The Young Ones cut things short early and killed off everyone. Blackadder only gave us four series before hanging up their cod-pieces. Ricky Gervais 'got out at the top' in his own words on both The Office and Extras. Likewise, Corden and Jones seem unwilling to write more episodes of Gavin and Stacey - a lovely, heartwarming comedy with characters I'm only just getting to know. Why stop? I'm sure they have their reasons. New projects often seem more exciting than old ones. Understandable.

But what are British writers in general worried about? Is it concerns about a backlash? It is worries about people thinking you're cashing in your success? The British, after all, are very suspicious of success and wealth.

In America, they celebrate success. This doesn't make American's better people, by any means. Nor does it make them worse - although it does at least mean they can be happy for other people, and therefore not feel the need to constantly self-deprecate, that charming quaint British custom. This, perhaps, explains why their sitcom hits run and run and run. Friends, Frasier, Seinfeld and dozens of shows we've never even heard of make 24 episodes or so at a time. A show could run for ten years. I, for one, am glad there a nearly 200 episodes of Seinfeld. The last series was particularly funny and inventive (except for the finale - eek).

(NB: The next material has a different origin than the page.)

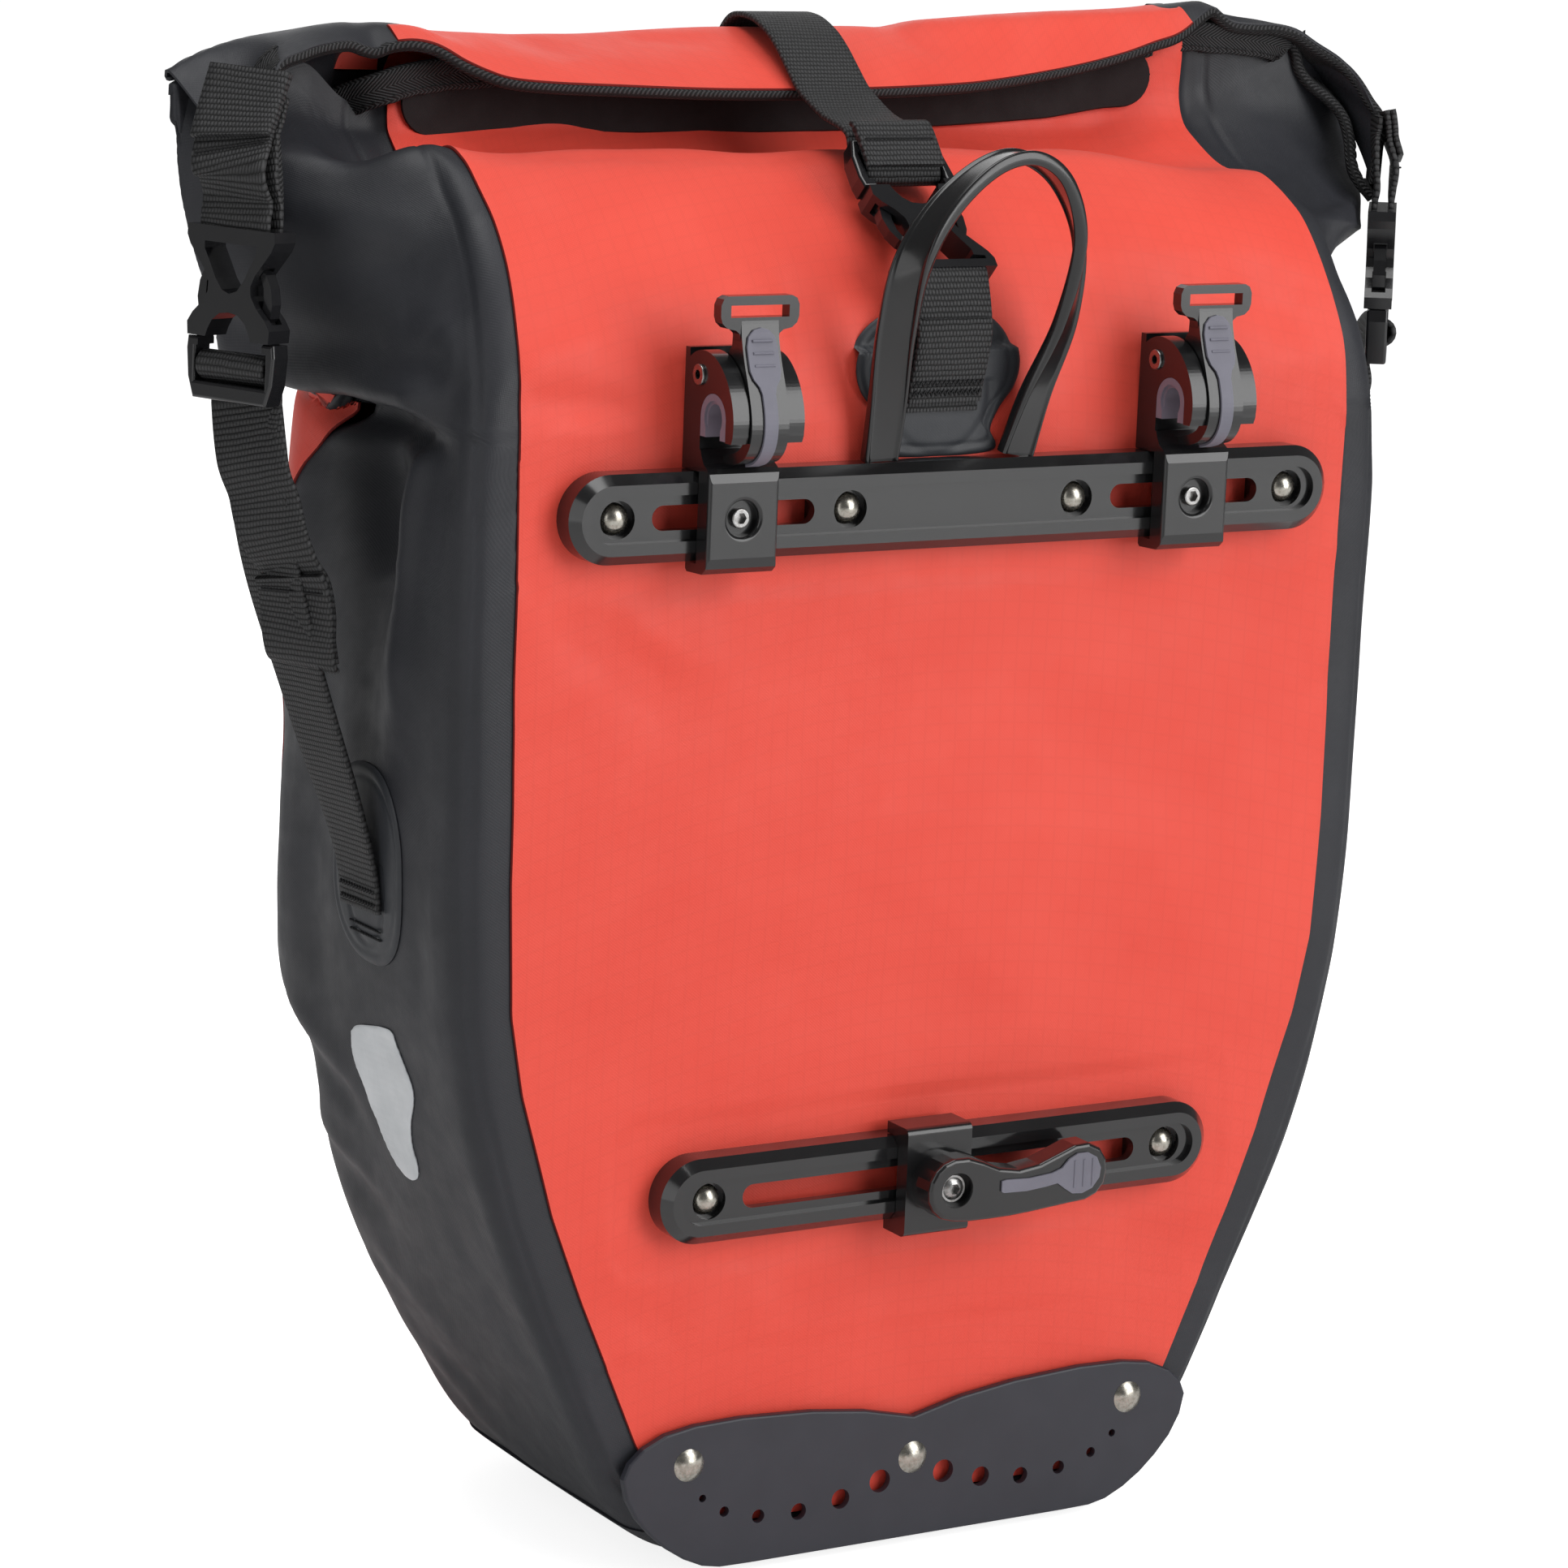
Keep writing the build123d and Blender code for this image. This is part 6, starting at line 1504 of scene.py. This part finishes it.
# ------------------------------------------------------------------ finishes of the carried-over CAD parts
FIN = {"upper_rail": RAIL, "lower_rail": LRAIL, "rail_rivets": RIVET, "rail_rivet_washers": STEEL, "base_plate": PLATE, "base_plate_rivets": RIVET,
       "back_stiffener": BOARD, "base_stiffener": BOARD}
for n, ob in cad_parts.items():
    if n in FIN:
        mat = FIN[n]
    elif n.endswith("_grip"):
        mat = GRIP
    elif n.endswith("_insert"):
        mat = INSERT
    elif n.endswith(("_pivot", "_screw", "_nut")):
        mat = STEEL
    elif n.endswith("_spring"):
        mat = SPRING
    elif "buckle" in n:
        mat = BUCK
    elif n.startswith(("hook_", "lower_")):
        mat = HOOK
    else:
        mat = BOARD
    ob.data.materials.clear()
    ob.data.materials.append(mat)

# ------------------------------------------------------------------ camera, floor and light
C = np.array([-0.79573, -1.29242, 0.53660])
yaw, pitch, roll = math.radians(30.95), math.radians(11.62), math.radians(2.307)
cy, sy, cp, sp = math.cos(yaw), math.sin(yaw), math.cos(pitch), math.sin(pitch)
fwd = np.array([sy * cp, cy * cp, -sp])
right = np.array([cy, -sy, 0.0])
up = np.cross(right, fwd)
rr, uu = right * math.cos(roll) + up * math.sin(roll), -right * math.sin(roll) + up * math.cos(roll)
cam_d = bpy.data.cameras.new("camera")
cam_d.lens, cam_d.sensor_width = 116.85, 36
cam = bpy.data.objects.new("camera", cam_d)
bpy.context.scene.collection.objects.link(cam)
m = Matrix.Identity(4)
for i in range(3):
    m[i][0], m[i][1], m[i][2], m[i][3] = rr[i], uu[i], -fwd[i], C[i]
cam.matrix_world = m
cam_d.clip_start, cam_d.clip_end = 0.05, 50
bpy.context.scene.camera = cam

fm = bpy.data.meshes.new("floor")
S = 40.0
fm.from_pydata([(-S, -S, -0.0005), (S, -S, -0.0005), (S, S, -0.0005), (-S, S, -0.0005)], [], [(0, 1, 2, 3)])
floor = bpy.data.objects.new("floor", fm)
bpy.context.scene.collection.objects.link(floor)
flo = Mat("pale_floor", 0.9, 0.1)
flo.out(flo.mix(flo.noise(flo.coords(), 0.004, 2.0), (0.80, 0.80, 0.80, 1), (0.83, 0.83, 0.83, 1)))
lp_f = flo.n("ShaderNodeLightPath")
flo.b.inputs["Emission Color"].default_value = (1, 1, 1, 1)
flo.link(flo.math("ADD", flo.math("MULTIPLY", lp_f.outputs["Is Camera Ray"], 0.76), 0.06), flo.b.inputs["Emission Strength"])
fm.materials.append(flo.m)


def area(name, loc, target, size, power, col=(1, 1, 1), size_y=None):
    d = bpy.data.lights.new(name, "AREA")
    d.energy, d.color = power, col
    d.size = size
    if size_y:
        d.shape = "RECTANGLE"
        d.size_y = size_y
    o = bpy.data.objects.new(name, d)
    bpy.context.scene.collection.objects.link(o)
    v = np.array(target) - np.array(loc)
    from mathutils import Vector
    o.location = loc
    o.rotation_mode = "QUATERNION"
    o.rotation_quaternion = Vector(v).to_track_quat("-Z", "Y")
    return o


area("key", (1.15, -2.0, 1.15), (0, 0, 0.24), 1.5, 40, size_y=2.2)
area("fill", (-2.3, -1.0, 0.9), (0, 0, 0.2), 1.4, 9, size_y=1.8)
area("top", (-0.25, -0.2, 2.2), (0, 0, 0.2), 1.3, 19)
area("back", (0.8, 2.2, 1.3), (0, 0, 0.25), 1.6, 9)

world = bpy.data.worlds.new("studio")
world.use_nodes = True
wt = world.node_tree
bg_node = wt.nodes["Background"]
bg_node.inputs[0].default_value = (1, 1, 1, 1)
lpw = wt.nodes.new("ShaderNodeLightPath")
mw = wt.nodes.new("ShaderNodeMath")
mw.operation = "MULTIPLY_ADD"
mw.inputs[1].default_value = 0.72
mw.inputs[2].default_value = 0.28
wt.links.new(lpw.outputs["Is Camera Ray"], mw.inputs[0])
gl = wt.nodes.new("ShaderNodeMath")
gl.operation = "MULTIPLY_ADD"
gl.inputs[1].default_value = -0.17
wt.links.new(lpw.outputs["Is Glossy Ray"], gl.inputs[0])
wt.links.new(mw.outputs[0], gl.inputs[2])
wt.links.new(gl.outputs[0], bg_node.inputs[1])
bpy.context.scene.world = world
bpy.context.scene.view_settings.view_transform = "Standard"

Of course, getting a show to run more than even 12 episodes is really hard work. But is that the reason Brits don't want to continue once they've done 12 or 18? Who knows? All I do know is that getting a new series up and running, and then to have it taken to the nations hearts, is even more hard work than keeping an old show fresh. I'm heartened that the writers of Peep Show keep bashing on. The fans love it. They cast and writers enjoy making it. Why stop success?